No sé qué tanto haya cambiado, pero supongo que mucho. Por un lado se ha vuelto y se volverá aún más selectivo y elitista debido al merequetengue político de los pasaportes con certificado de vacunación. Por ejemplo, en las Seychelles, un paraíso para el turismo de lujo, durante los primeros tres meses de 2021 te ofrecían vacunarte gratis (asunto casi imposible en el resto del mundo) siempre y cuando… ¡llegaras en tu jet privado!

Esto nos regresa casi a la experiencia del viaje en el siglo XIX, el siglo de las invasiones imperiales: sólo los ciudadanos con cierto poder adquisitivo de algunos países del mundo pueden y podrán viajar por ciertos territorios. Y este viaje, además, es unilateral (como pasó con las restricciones de los vuelos): los de aquí pueden salir a donde sea, pero los demás no pueden entrar.

Creo que la política alrededor de la pandemia ha servido de pretexto, sin ningún reparo a los hechos epidemiológicos, para volver a parcelar al mundo al gusto de unos cuantos. Como si el mundo se tratara de una ciudad con barrios bardeados y fortificados en cuyo derredor habitamos las mayorías. El viajero internacional de estos años es, mucho más que en las décadas previas -pero posteriores a la Segunda Guerra Mundial-, un individuo excesivamente privilegiado.
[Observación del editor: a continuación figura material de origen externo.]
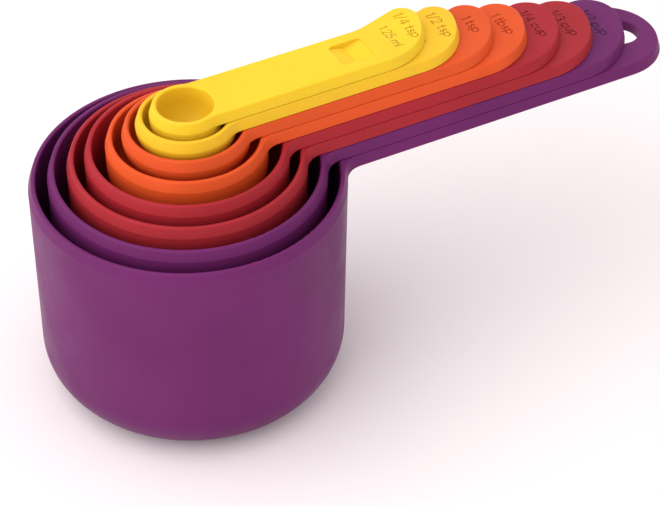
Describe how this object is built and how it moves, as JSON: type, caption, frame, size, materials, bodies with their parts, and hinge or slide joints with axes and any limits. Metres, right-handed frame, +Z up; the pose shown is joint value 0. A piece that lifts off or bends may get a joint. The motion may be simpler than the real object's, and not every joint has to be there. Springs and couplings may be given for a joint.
{
  "type": "nesting measuring cup set",
  "caption": "Set of nesting measuring cups and spoons with round bowls and flat handles, stacked one inside the other, with a hanging hole in the largest handle.",
  "frame": {"origin": "centre of the largest measure's flat base, on the axis that all the bowls share", "axes": "+Z up through the bowls, +X along the handles from the bowls to the handle ends, +Y to the side where the swept handle ends have their tips"},
  "size_m": [0.1747, 0.0784, 0.0825],
  "materials": {
    "purple_plastic": "fine satin moulded polypropylene",
    "crimson_plastic": "fine satin moulded polypropylene",
    "red_plastic": "fine satin moulded polypropylene",
    "orange_plastic": "fine satin moulded polypropylene",
    "vermilion_plastic": "fine satin moulded polypropylene",
    "golden_yellow_plastic": "fine satin moulded polypropylene",
    "lemon_yellow_plastic": "fine satin moulded polypropylene"
  },
  "bodies": {
    "measure_1_cup": {"measure_1_cup": "purple_plastic"},
    "measure_half_cup": {"measure_half_cup": "purple_plastic"},
    "measure_third_cup": {"measure_third_cup": "crimson_plastic"},
    "measure_quarter_cup": {"measure_quarter_cup": "red_plastic"},
    "measure_1_tablespoon": {"measure_1_tablespoon": "orange_plastic"},
    "measure_1_teaspoon": {"measure_1_teaspoon": "vermilion_plastic"},
    "measure_half_teaspoon": {"measure_half_teaspoon": "golden_yellow_plastic"},
    "measure_quarter_teaspoon": {"measure_quarter_teaspoon": "lemon_yellow_plastic"}
  },
  "joints": [
    {"name": "half_cup_lift", "type": "slide", "parent": "measure_1_cup", "child": "measure_half_cup", "axis": [0, 0, 1], "range_m": [0, 0.053]},
    {"name": "third_cup_lift", "type": "slide", "parent": "measure_half_cup", "child": "measure_third_cup", "axis": [0, 0, 1], "range_m": [0, 0.05]},
    {"name": "quarter_cup_lift", "type": "slide", "parent": "measure_third_cup", "child": "measure_quarter_cup", "axis": [0, 0, 1], "range_m": [0, 0.051]},
    {"name": "1_tablespoon_lift", "type": "slide", "parent": "measure_quarter_cup", "child": "measure_1_tablespoon", "axis": [0, 0, 1], "range_m": [0, 0.03]},
    {"name": "1_teaspoon_lift", "type": "slide", "parent": "measure_1_tablespoon", "child": "measure_1_teaspoon", "axis": [0, 0, 1], "range_m": [0, 0.024]},
    {"name": "half_teaspoon_lift", "type": "slide", "parent": "measure_1_teaspoon", "child": "measure_half_teaspoon", "axis": [0, 0, 1], "range_m": [0, 0.023]},
    {"name": "quarter_teaspoon_lift", "type": "slide", "parent": "measure_half_teaspoon", "child": "measure_quarter_teaspoon", "axis": [0, 0, 1], "range_m": [0, 0.024]}
  ]
}
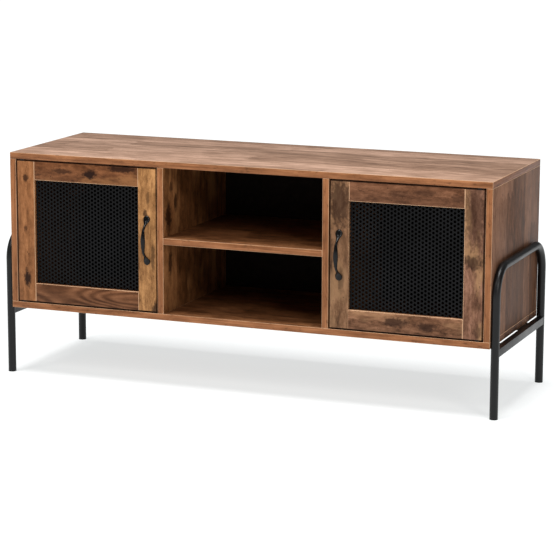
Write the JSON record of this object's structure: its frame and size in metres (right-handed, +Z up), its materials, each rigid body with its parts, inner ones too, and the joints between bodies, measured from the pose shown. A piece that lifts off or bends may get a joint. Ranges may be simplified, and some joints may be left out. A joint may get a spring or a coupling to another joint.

¿Cómo ha sido tu proceso de creación en tiempos de pandemia?

Nunca he tenido un proceso de escritura tal cual. Las ideas van tomando forma con los días y los meses. A veces es necesario comenzar a escribirlas para que de veras tomen forma (y luego tirar todo y comenzar de nuevo cuando uno ya sabe, ahora sí, qué es lo que sí quiere escribir). Así que más bien mi objetivo durante la pandemia fue cumplir con lo mínimo necesario de mi trabajo y enfocarme a que mi huerquilla sí terminara de aprender a leer y a escribir y entendiera los conceptos básicos de aritmética. Es decir, me dediqué a ser el cómplice presencial de su maestra de segundo de primaria.

¿Qué recomendación le darías a un viajero para que experiencia sea más rica y se llene de vivencias y anécdotas?
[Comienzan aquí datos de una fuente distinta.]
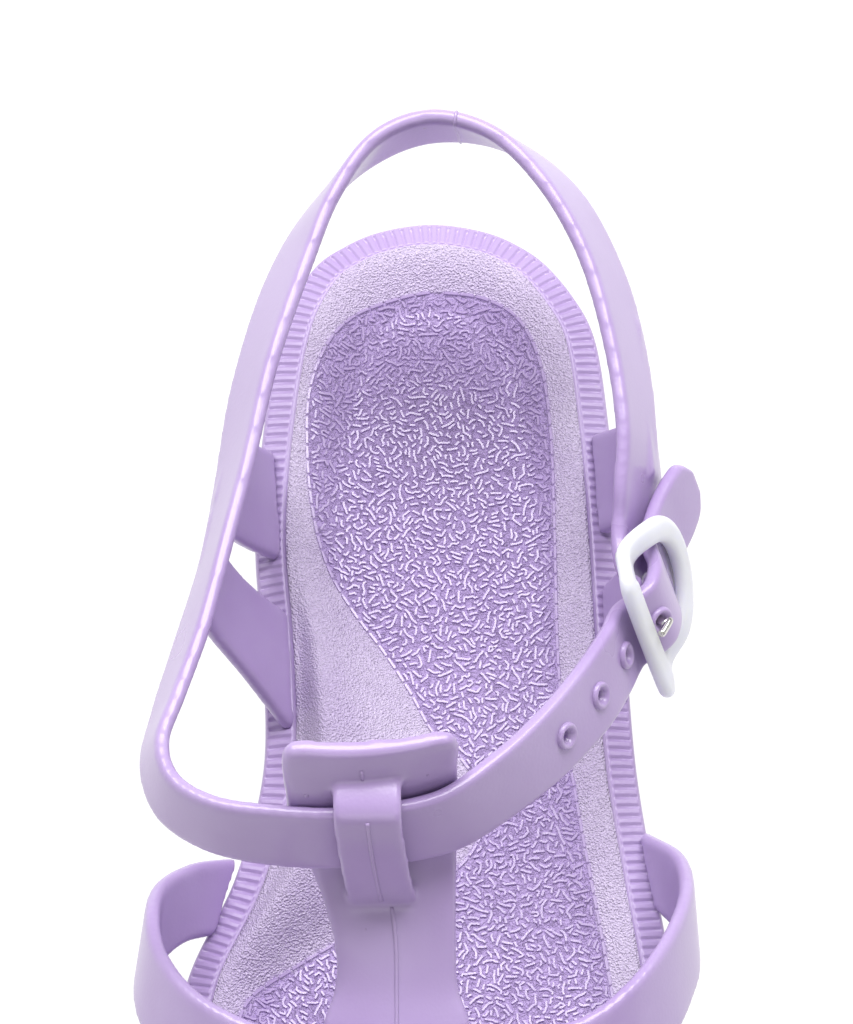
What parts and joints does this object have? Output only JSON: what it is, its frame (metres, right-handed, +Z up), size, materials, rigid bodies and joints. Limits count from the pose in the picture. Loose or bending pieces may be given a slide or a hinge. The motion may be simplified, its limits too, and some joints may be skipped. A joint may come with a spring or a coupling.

Creo que la idea es dejarse llevar, tranquilamente. Tanto en Europa como en África austral me parecía alucinante ver a estos grupos de turistas que ya tienen un plan hecho por alguien más y lo siguen al pie de la letra: ver cinco piezas en un museo, ir a tomarle fotos a un monumento, después a otro y a otro, y luego cenar todos juntos en tal restaurante cercano al hotel.  Creo que esa experiencia es estupenda para quien busca algo así: como los paquetes para revivir la vida de Sissi emperatriz en Viena o el tour de La novicia rebelde o el de Mozart en Salzburgo.
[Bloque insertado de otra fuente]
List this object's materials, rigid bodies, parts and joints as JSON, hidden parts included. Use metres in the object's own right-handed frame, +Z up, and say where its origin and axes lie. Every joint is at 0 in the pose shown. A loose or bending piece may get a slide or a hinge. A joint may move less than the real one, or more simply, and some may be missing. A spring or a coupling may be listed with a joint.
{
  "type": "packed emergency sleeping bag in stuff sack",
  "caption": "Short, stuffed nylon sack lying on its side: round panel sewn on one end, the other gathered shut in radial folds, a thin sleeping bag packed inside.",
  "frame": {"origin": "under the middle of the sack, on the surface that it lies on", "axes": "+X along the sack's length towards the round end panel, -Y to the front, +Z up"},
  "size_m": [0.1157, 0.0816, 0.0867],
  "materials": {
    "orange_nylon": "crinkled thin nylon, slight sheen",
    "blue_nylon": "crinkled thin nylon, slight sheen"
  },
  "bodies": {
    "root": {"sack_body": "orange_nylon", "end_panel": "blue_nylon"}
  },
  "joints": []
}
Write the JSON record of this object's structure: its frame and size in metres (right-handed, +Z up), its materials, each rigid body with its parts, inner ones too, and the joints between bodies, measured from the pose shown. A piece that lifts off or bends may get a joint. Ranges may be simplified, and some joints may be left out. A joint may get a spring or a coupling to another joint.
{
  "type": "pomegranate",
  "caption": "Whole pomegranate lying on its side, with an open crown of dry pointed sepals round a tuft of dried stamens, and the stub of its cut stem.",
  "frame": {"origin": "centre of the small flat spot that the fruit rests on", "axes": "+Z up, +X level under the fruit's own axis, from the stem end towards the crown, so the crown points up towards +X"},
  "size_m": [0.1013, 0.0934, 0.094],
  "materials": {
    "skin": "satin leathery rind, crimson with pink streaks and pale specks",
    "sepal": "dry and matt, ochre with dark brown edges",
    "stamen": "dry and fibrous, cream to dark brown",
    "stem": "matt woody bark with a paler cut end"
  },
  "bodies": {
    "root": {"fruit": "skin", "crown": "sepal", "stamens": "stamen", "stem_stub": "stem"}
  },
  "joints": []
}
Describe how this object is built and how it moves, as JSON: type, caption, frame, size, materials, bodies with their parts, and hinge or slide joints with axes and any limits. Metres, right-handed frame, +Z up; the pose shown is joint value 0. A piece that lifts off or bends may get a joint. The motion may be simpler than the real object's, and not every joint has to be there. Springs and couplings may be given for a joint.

Pero en mi caso más bien lo que he procurado es tratar de entender cómo se vive en cada lugar: a qué café van los que votan por un partido y a cuál acuden sus contrincantes, qué miedos y deseos tiene la clase alta, cuáles la clase baja; cómo cambia el tipo de gente conforme pasa la noche en un barrio, a dónde van a comer los taxistas en la madrugada, quién recoge la basura, qué cuentan las personas que recogen la basura, a qué le temen los policías, cuál es el mejor lugar para comprar frutas y verduras, etcétera.  Por eso he buscado quedarme el mayor tiempo posible en un solo sitio, para tratar de entender el día a día.

Esto ha sido así porque desde adolescente me parecía ilógico asumir que la cotidianidad en todo el mundo, con sus miles de idiomas y culturas y creencias, tuviera que ser tan anodinamente similar, casi idéntica, como suele retratarse en las películas. Y pues no, la cotidianidad de cada ciudad es única. Eso sí, pasar mucho tiempo en un lugar no garantiza que uno vaya a entender algo: en Shanghái me la pasé viviendo más de un mes y no entendí nada; entre más ahondaba, más perdido me sentía. Pero perderse era maravilloso.